The Georgians desire, for economic reasons and for mutual defence, the establishment of a Federation of Caucasian Republics. With the idea of creating this they called three conferences in 1918, 1919 and 1920 respectively, with the sister republics of Azerbaijan and Armenia. The breakdown of the conference in 1918 was due to the Armenians, whose timidity or reluctance to take any definite and independent action could not be overborne. They declined during the second conference to make a definite alliance to prevent the return of the Czars. In 1920 Azerbaijan was intransigeant under the pressure of the Bolsheviks. These conferences were abortive as to their purpose, but useful for preparing the ground for future action. A Treaty of Transit with Armenia was actually signed.

Tchicherine in Moscow, as Minister for Foreign Affairs, invited the Georgians to join in the attack against Denikin. This their policy of strict neutrality forbade. On the same ground they had refused help from both the English and the Germans, the one eager to employ anybody against the Bolsheviks, the other ready to engage anybody against the Allies. The Bolsheviks, angry at this refusal to help them, invaded Georgia from Vladicaucasia on May 17, 1920, but were successfully repulsed. So far so good. But we saw clearly when we were in Georgia, and at every point, that the situation there was anything but stable. From the Kemalists on the one hand and the Bolsheviks on the other, the population was in constant danger. The young general who accompanied our expeditions travelled almost literally with his hand upon his sword, and the statesmen were full of care and anxiety.

The main points in the foreign policy of this young Socialist Government besides that of strict neutrality, which has already been mentioned, and the establishment of normal relations with the Western world, are the recognition of Georgia’s independence by the Allies and the inclusion of Georgia in the League of Nations. They strongly desire federation with the other Caucasian republics. Some of them anticipate with clear intelligence the time when they will be compelled by economic necessities and the development of internationalism in politics to enter one of the large political systems, possibly Russia; but before that happens—and when it happens it must come peacefully—they want to see Russia quit of all her tyrants, Czarist and Bolshevik alike, and established upon a genuine, democratic basis with a representative National Assembly.

CHAPTER XIII
MORE ABOUT GEORGIA

After three interesting and informing days spent in Tiflis, a city beautifully situated upon many hills, we left for a ten days’ excursion into various parts of the country.
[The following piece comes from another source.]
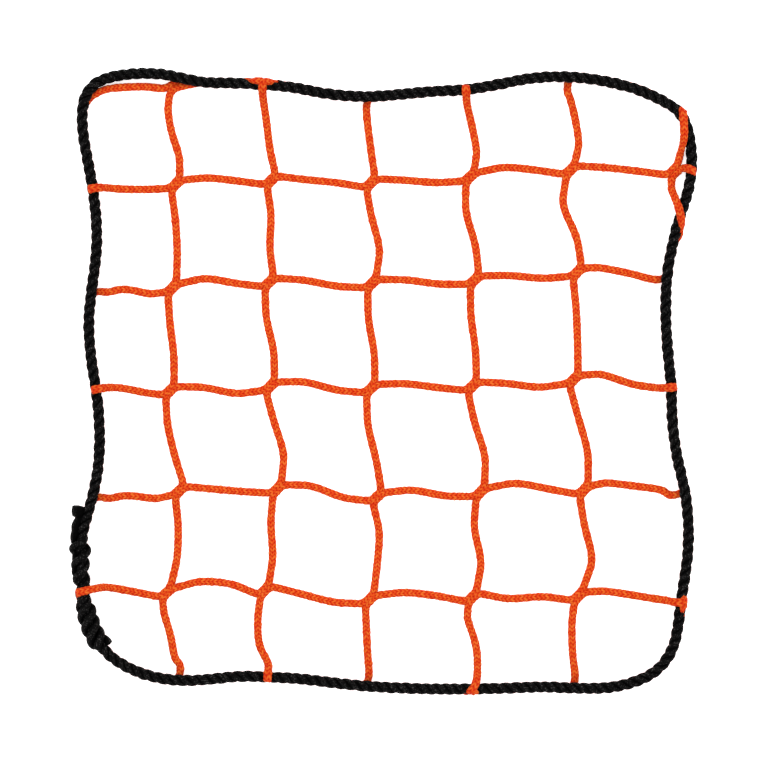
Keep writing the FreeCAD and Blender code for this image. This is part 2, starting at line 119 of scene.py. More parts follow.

The first trip was to Kasbec in the Caucasus Mountains.

Eight automobiles, with a complete camera and moving-picture equipment and a couple of newspaper men, drew up in front of our door at 7 o’clock one morning. The rain poured in torrents. The air was hot and sultry. We were advised, none the less, to take with us the warmest wraps we possessed, as we were to climb several thousand feet before the end of the day and sleep in the mountains. I made an entente cordiale with two of the Frenchmen in order to exercise my French, and we three packed ourselves into one of the roomy cars very comfortably; and off we went.
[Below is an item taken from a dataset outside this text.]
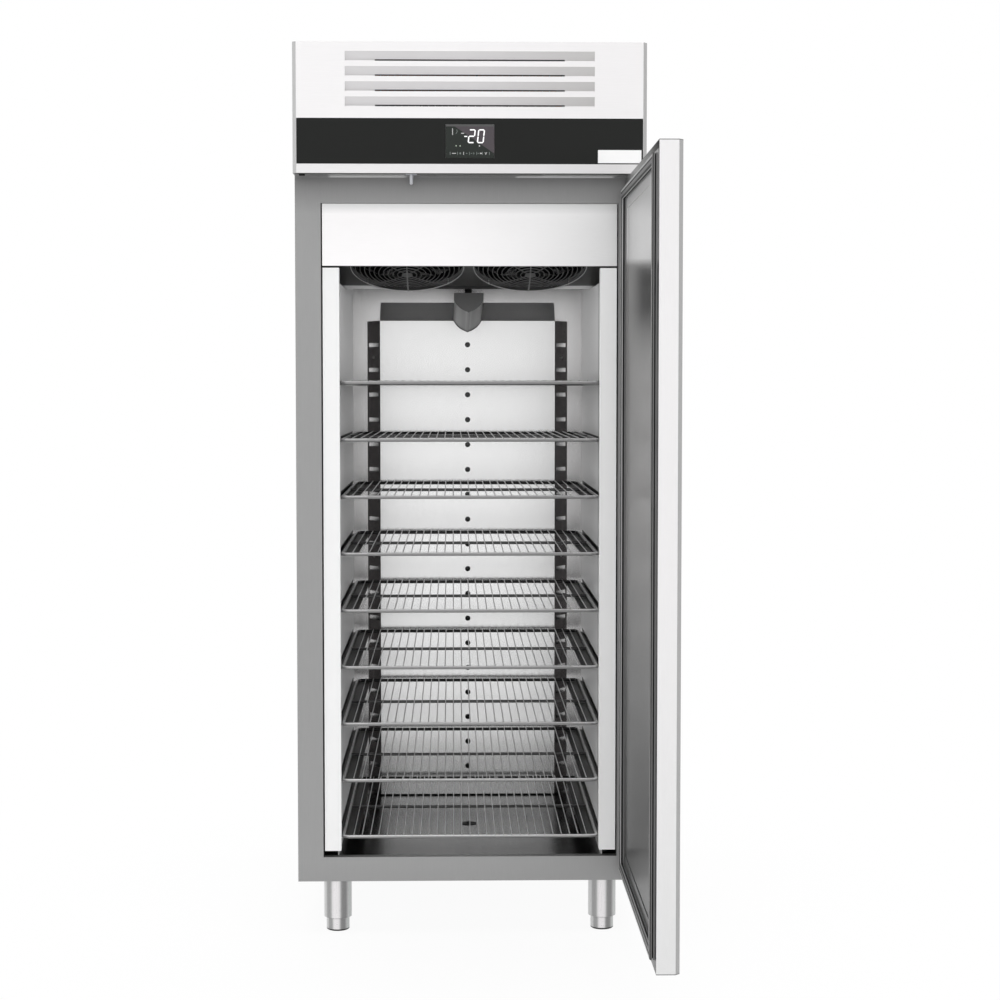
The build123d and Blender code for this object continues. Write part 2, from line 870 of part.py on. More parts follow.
def drip_tray():
    """A tray under the coil that falls towards the front, with a spout at its front edge."""
    front = behind(fan_panel_rear)
    rear = front + tray_length
    low = fan_panel_rear_z
    outline = Polyline(
        (front, low),
        (rear, low + tray_rise),
        (rear, low + tray_rise + tray_lip),
        (rear - tray_sheet, low + tray_rise + tray_lip),
        (rear - tray_sheet, low + tray_rise + tray_sheet),
        (front + tray_sheet, low + tray_sheet),
        (front + tray_sheet, low + tray_lip),
        (front, low + tray_lip),
        close=True,
    )
    half = rack_inner_half - tray_side_gap
    face = Plane(origin=(-half, 0, 0), x_dir=(0, 1, 0), z_dir=(1, 0, 0)) * make_face(outline)
    tray = extrude(face, 2 * half)
    spout_top = low + tray_sheet
    spout_y = behind(spout_set)
    outside = rod((0, spout_y, spout_top), (0, spout_y, spout_bottom), spout_radius)
    inside = rod((0, spout_y, spout_top + tray_sheet), (0, spout_y, spout_bottom), spout_radius - spout_wall)
    return tray + outside - inside


def trough_outline(inset, rise):
    """The trough's section about the X axis: upright sides, then round bilges down to a small keel."""
    half = trough_half_width - inset
    straight = -trough_straight
    bilge_x = trough_bilge[0] - 0.6 * inset
    bilge_z = 0.8 * inset - trough_bilge[1]
    keel_x = trough_keel_half
    shoulder = inset - trough_depth
    line = Polyline((-half, straight), (-half, rise), (half, rise), (half, straight))
    right = ThreePointArc((half, straight), (bilge_x, bilge_z), (keel_x, shoulder))
    keel = Polyline((keel_x, shoulder), (0, shoulder - trough_keel), (-keel_x, shoulder))
    left = ThreePointArc((-keel_x, shoulder), (-bilge_x, bilge_z), (-half, straight))
    return make_face(Curve() + [line, right, keel, left])


def trough_solid(inset, rise=0.0):
    """The trough's outside, inset or grown, as a filled bar that runs down to the back wall."""
    slope = math.radians(trough_slope)
    start = Plane(
        origin=(0, behind(trough_set), trough_top),
        x_dir=(-1, 0, 0),
        z_dir=(0, math.cos(slope), -math.sin(slope)),
    )
    length = (inner_back_y - behind(trough_set)) / math.cos(slope) + trough_half_width
    bar = extrude(start * trough_outline(inset, rise), length)
    beyond = centred_block(opening_half, inner_back_y, back_y, opening_bottom, opening_top)
    return bar - beyond


def drain_trough():
    slope = math.radians(trough_slope)
    outside = trough_solid(0)
    inside = trough_solid(trough_sheet, trough_sheet)
    shift = Pos(0, trough_sheet * math.cos(slope), -trough_sheet * math.sin(slope))
    return outside - shift * inside


def drain_pipes():
    floor_y = behind(floor_drain_set)
    bottom = leg_height - drain_below
    flange = rod((0, floor_y, floor_z), (0, floor_y, floor_z + floor_drain_flange), floor_drain_flange_radius)
    floor_tube = rod((0, floor_y, floor_z + floor_drain_flange), (0, floor_y, bottom), drain_radius)
    floor_bore = rod(
        (0, floor_y, floor_z + 2 * floor_drain_flange), (0, floor_y, bottom - 1), drain_radius - drain_wall
    )
    back_tube = bent_rod(back_drain_points(), drain_bend, drain_radius)
    back_bore = bent_rod(back_drain_points(), drain_bend, drain_radius - drain_wall)
    return group(flange + floor_tube - floor_bore, back_tube - back_bore)


# Header


def header_outline(inset):
    """The header's plan, from one side of the body round its front to the other side."""
    half = half_width - inset
    front = front_y + inset
    bevel = edge_bevel - inset * (2 - math.sqrt(2))
    points = [
        (-half, body_y),
        (-half, front + bevel),
        (-half + bevel, front),
        (half - bevel, front),
        (half, front + bevel),
        (half, body_y),
    ]
    return make_face(Polyline(*points, close=True))


def louvre_bottoms():
    first = height - louvre_drop - louvre_height
    return [first - i * louvre_pitch for i in range(louvre_count)]


def louvre(bottom):
    """A sloping blade behind one louvre window, closed at both ends."""
    top = bottom + louvre_height
    face = front_y + header_sheet
    deep = front_y + louvre_recess
    outline = Polyline(
        (front_y, top),
        (face, top),
        (deep + header_sheet, bottom + louvre_slit),
        (deep + header_sheet, bottom - header_sheet),
        (front_y, bottom - header_sheet),
        (front_y, bottom),
        (deep, bottom),
        (deep, bottom + louvre_slit),
        close=True,
    )
    place = Plane(origin=(-louvre_half_width, 0, 0), x_dir=(0, 1, 0), z_dir=(1, 0, 0))
    blade = extrude(place * make_face(outline), 2 * louvre_half_width)
    cheek = block(
        louvre_half_width,
        louvre_half_width + header_sheet,
        front_y,
        deep + header_sheet,
        bottom - header_sheet,
        top,
    )
    slit = centred_block(louvre_slit_half_width, deep - 1, deep + 2 * header_sheet, bottom, bottom + louvre_slit)
    return blade + cheek + mirrored(cheek) - slit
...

Despite the weather, it was a gay cavalcade which dashed along the great military highway, one of the finest engineering feats in the world. The rain became steadily less persistent after the first half-hour. The clouds began to disperse and the sun to peep out at us. About two hours’ distance from the city we were hailed by a brown shaggy figure standing in the middle of the road. On either side of the road was a group of picturesque peasant folk in their rough, homely garb. The men were on one side, the women on the other. An ancient priest was amongst them. The chief peasant advanced to the first car bareheaded, carrying bread and salt. His companion held a large horn of sour, strong wine. We were invited to break bread, to eat salt and to taste the wine, all of which we did punctiliously. Their faces broadened with happy smiles as they passed from car to car. Huge bunches of grapes followed. The women threw flowers to us. The lips of the bearded priest moved as if in prayer, and his hands were raised to bless. The little children broke from the side of their mothers and clapped their tiny hands. At last the horn sounded, the signal for departure was given, and to the roar of cheers, the waving of hands, the curtsying and the smiling, we left this patriarchal scene full of thoughts of early Bible lessons and the pictures of the shepherds of the East. Some of the young men wore curious yellow wigs of unsewn sheepskin, which looked like a mass of tangled blond curls, contrasting sharply with their laughing black eyes. One young giant, wearing a sheepskin wig and carrying a heavy stick, suggested the traditional Esau tending his herds and flocks.